Recently I spoke with a younger artist who’d been mistreated by a gallery yet still admired it because its Instagram account mirrored those of New York galleries. They equated global aesthetics with success and community with online visibility. But nothing material changes through algorithms. You don’t build solidarity, or community, by liking a post. You build it by showing up, talking, doing the work together. That must include for artists and artworks outside your usual interests.

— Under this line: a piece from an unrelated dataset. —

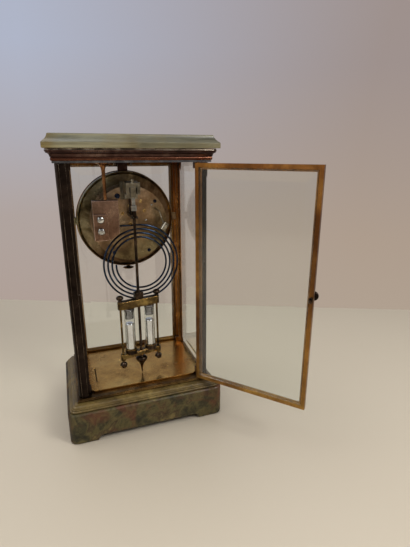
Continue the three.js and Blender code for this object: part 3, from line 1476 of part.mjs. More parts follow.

Aotearoa behaves like a soft dictatorship. Institutions moderate themselves into silence; many artists measure success by brand. We need to learn to operate otherwise. Hold our contradictions, work when no one’s watching, make art that resists easy capture. We can seek funds, but on our own terms and together. The work must continue, with conviction. Not for sales, not for followers, not for likes. For conversation, solidarity, and the endurance of art as a way of producing and sharing knowledge, history, thinking, acting, and living.
My small contribution to this is a form of fugitive curating. Quiet, relational, outside the visible frame. Circulation that resists its institutional framing. We need to recentre critical discourse and local solidarity in this climate of austerity and remember that not all art needs to be seen to matter. We can put the capital A back in Art by pulling it out of the systems that are suffocating it.